Below is a listing. Quote from it, exactly, the lines from the one containing "Turn this picture" down to the one containing "HEM_SLOPE = 0.012", both ends included, and nothing else.
'''
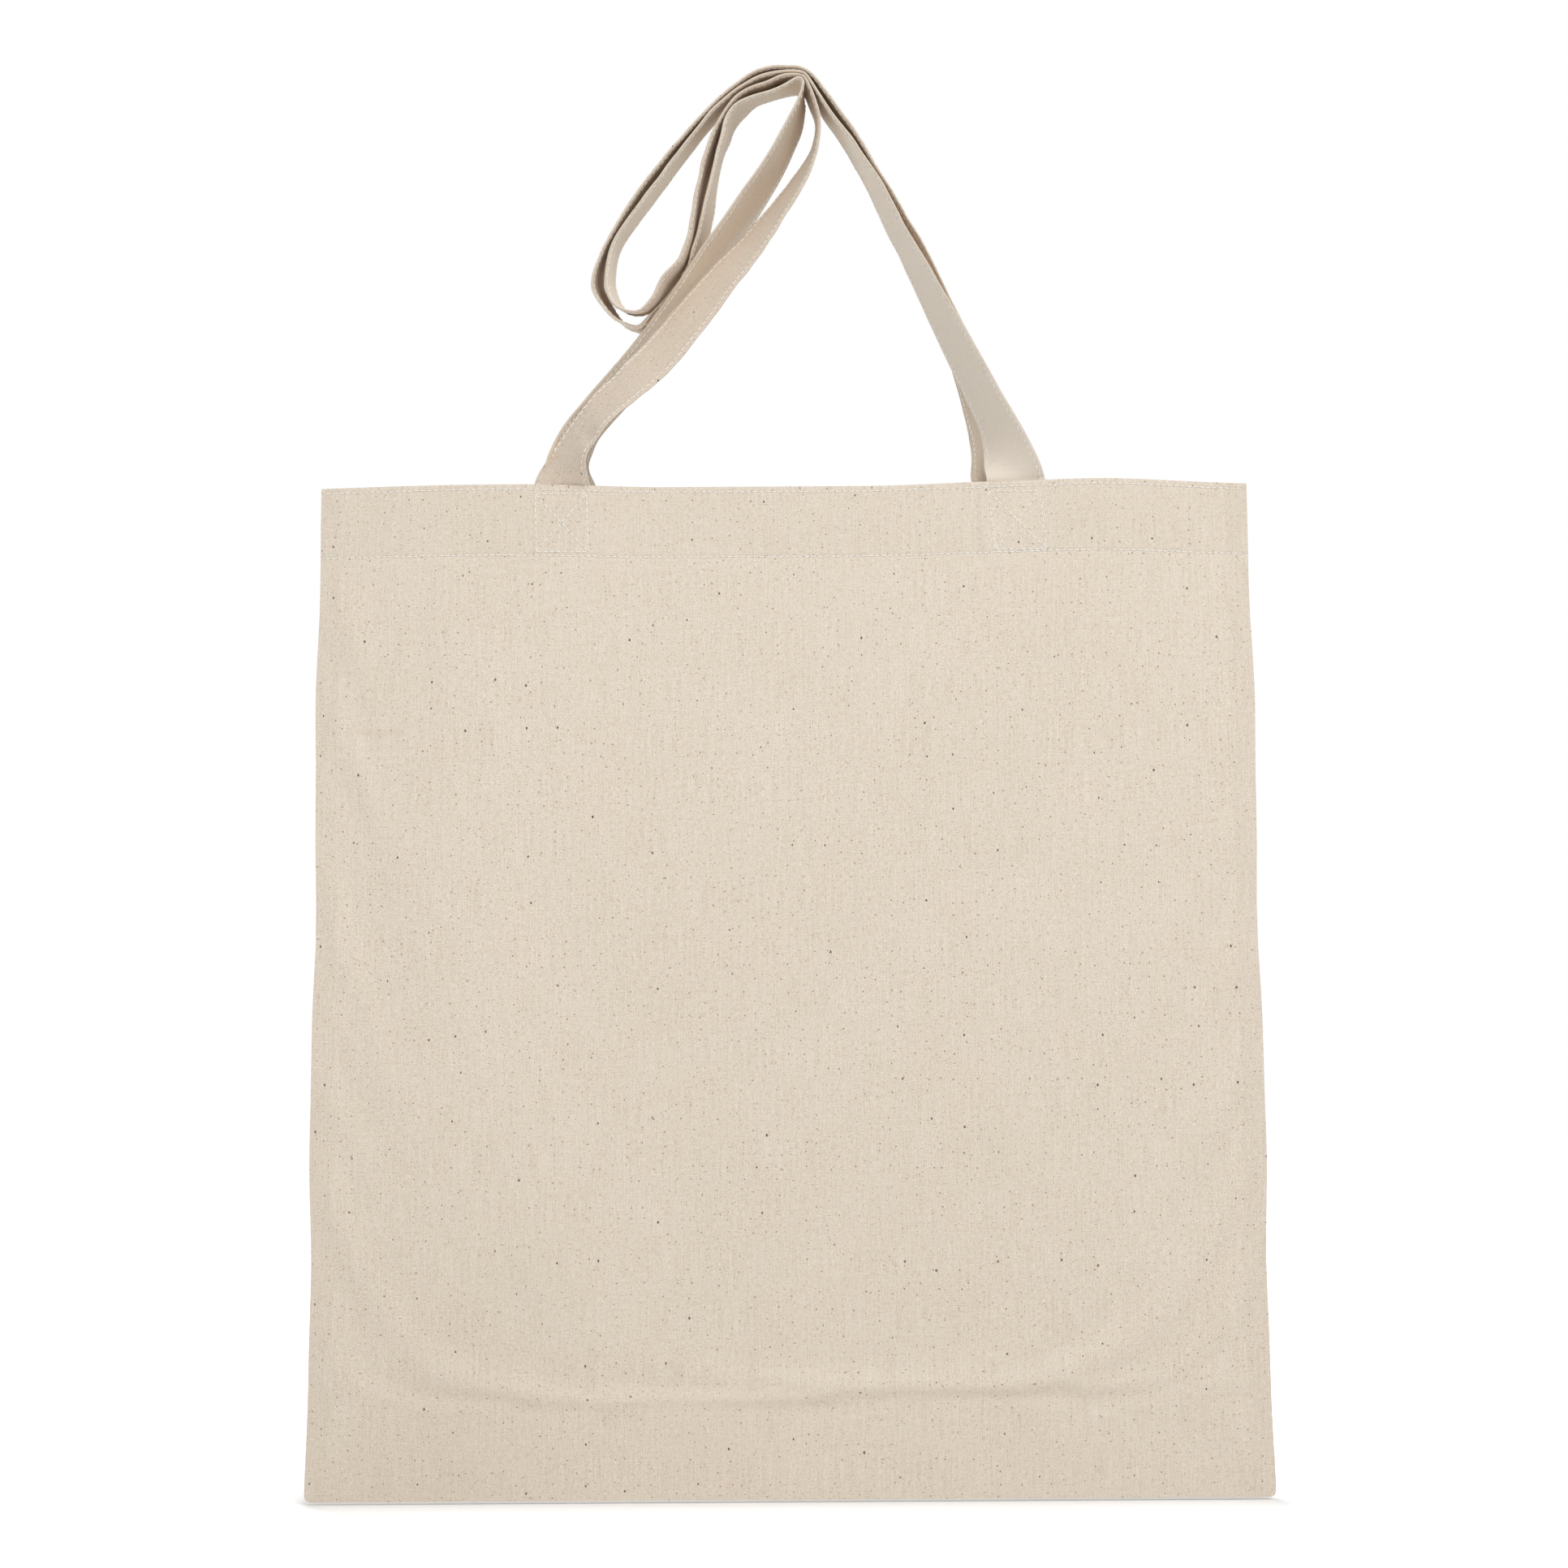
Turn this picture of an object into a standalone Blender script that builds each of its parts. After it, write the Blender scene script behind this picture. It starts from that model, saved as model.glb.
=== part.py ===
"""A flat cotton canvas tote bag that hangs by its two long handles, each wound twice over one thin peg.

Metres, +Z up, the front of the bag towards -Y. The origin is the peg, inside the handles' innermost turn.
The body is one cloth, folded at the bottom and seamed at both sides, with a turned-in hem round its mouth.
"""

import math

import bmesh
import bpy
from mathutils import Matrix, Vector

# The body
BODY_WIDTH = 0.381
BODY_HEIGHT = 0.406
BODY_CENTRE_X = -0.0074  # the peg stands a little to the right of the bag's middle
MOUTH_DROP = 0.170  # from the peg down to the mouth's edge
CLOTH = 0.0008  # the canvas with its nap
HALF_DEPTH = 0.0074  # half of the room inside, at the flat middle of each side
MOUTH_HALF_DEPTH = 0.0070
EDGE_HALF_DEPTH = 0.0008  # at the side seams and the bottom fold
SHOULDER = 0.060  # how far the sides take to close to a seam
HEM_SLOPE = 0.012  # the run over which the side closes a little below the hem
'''
'''
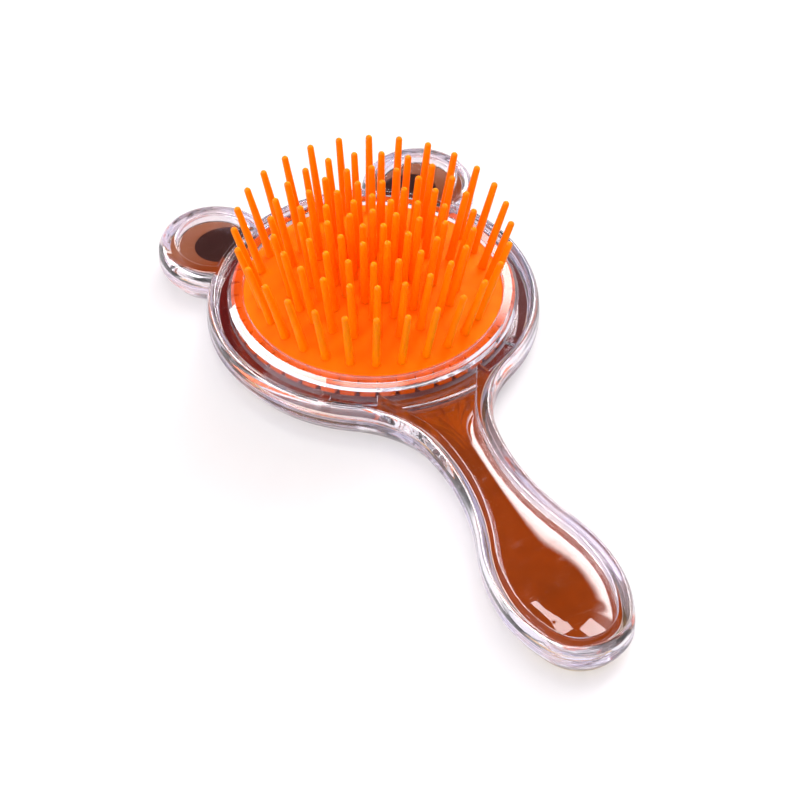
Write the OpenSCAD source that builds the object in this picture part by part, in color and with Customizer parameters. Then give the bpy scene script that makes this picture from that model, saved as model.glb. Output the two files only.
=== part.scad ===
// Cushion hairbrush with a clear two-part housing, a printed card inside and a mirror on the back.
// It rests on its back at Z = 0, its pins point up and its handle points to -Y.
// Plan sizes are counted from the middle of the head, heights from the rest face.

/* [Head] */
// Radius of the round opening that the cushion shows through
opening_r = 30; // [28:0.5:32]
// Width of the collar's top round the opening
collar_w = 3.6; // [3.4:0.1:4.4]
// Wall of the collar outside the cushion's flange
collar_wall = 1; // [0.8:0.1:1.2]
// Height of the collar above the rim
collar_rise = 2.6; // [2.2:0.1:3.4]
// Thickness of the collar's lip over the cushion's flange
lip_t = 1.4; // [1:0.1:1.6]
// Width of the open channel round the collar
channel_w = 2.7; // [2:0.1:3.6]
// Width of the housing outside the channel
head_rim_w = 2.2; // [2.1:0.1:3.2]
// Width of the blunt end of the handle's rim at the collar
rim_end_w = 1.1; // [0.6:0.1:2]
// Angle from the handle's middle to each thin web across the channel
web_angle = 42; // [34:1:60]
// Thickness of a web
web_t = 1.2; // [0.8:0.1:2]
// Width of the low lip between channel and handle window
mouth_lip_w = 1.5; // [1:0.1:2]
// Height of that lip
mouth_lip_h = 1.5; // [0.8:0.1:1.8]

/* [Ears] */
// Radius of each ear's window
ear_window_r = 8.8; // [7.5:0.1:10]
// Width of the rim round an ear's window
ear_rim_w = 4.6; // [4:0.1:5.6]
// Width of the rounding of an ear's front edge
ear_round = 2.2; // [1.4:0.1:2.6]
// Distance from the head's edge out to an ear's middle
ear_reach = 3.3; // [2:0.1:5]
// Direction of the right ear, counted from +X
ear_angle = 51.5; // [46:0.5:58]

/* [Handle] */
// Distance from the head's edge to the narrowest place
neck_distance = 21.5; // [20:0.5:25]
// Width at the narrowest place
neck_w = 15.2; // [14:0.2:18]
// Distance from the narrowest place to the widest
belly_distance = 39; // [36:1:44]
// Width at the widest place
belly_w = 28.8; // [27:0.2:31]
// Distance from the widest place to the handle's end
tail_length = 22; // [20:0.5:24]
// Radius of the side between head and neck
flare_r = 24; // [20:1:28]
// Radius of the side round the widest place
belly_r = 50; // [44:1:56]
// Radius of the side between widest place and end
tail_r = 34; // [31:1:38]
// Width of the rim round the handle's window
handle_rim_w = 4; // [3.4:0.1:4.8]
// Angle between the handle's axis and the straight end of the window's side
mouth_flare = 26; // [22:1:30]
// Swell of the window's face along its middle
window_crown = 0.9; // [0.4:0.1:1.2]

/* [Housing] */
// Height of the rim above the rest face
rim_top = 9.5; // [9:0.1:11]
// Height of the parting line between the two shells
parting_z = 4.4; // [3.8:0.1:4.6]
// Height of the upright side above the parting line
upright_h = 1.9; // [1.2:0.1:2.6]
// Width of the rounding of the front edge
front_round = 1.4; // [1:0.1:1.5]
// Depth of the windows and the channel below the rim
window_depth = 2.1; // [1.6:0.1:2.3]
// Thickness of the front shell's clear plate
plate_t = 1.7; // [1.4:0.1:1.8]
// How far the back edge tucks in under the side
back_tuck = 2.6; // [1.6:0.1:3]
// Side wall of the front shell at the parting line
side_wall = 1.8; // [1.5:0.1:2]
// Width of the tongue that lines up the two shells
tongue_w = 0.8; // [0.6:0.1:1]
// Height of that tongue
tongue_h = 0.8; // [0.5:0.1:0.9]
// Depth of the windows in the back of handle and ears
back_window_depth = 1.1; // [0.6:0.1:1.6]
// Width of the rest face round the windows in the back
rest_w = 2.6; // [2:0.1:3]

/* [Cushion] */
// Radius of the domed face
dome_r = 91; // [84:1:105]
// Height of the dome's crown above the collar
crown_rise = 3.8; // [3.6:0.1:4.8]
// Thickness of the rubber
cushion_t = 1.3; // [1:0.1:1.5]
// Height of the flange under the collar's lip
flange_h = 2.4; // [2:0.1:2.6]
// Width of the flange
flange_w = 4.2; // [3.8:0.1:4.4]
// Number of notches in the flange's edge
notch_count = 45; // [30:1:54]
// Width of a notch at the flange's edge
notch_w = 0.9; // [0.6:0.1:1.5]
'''
- _Written solution_:
Turn this picture of an object into a standalone Blender script that builds each of its parts. After it, write the Blender scene script behind this picture. It starts from that model, saved as model.glb.
=== part.py ===
"""A flat cotton canvas tote bag that hangs by its two long handles, each wound twice over one thin peg.

Metres, +Z up, the front of the bag towards -Y. The origin is the peg, inside the handles' innermost turn.
The body is one cloth, folded at the bottom and seamed at both sides, with a turned-in hem round its mouth.
"""

import math

import bmesh
import bpy
from mathutils import Matrix, Vector

# The body
BODY_WIDTH = 0.381
BODY_HEIGHT = 0.406
BODY_CENTRE_X = -0.0074  # the peg stands a little to the right of the bag's middle
MOUTH_DROP = 0.170  # from the peg down to the mouth's edge
CLOTH = 0.0008  # the canvas with its nap
HALF_DEPTH = 0.0074  # half of the room inside, at the flat middle of each side
MOUTH_HALF_DEPTH = 0.0070
EDGE_HALF_DEPTH = 0.0008  # at the side seams and the bottom fold
SHOULDER = 0.060  # how far the sides take to close to a seam
HEM_SLOPE = 0.012  # the run over which the side closes a little below the hem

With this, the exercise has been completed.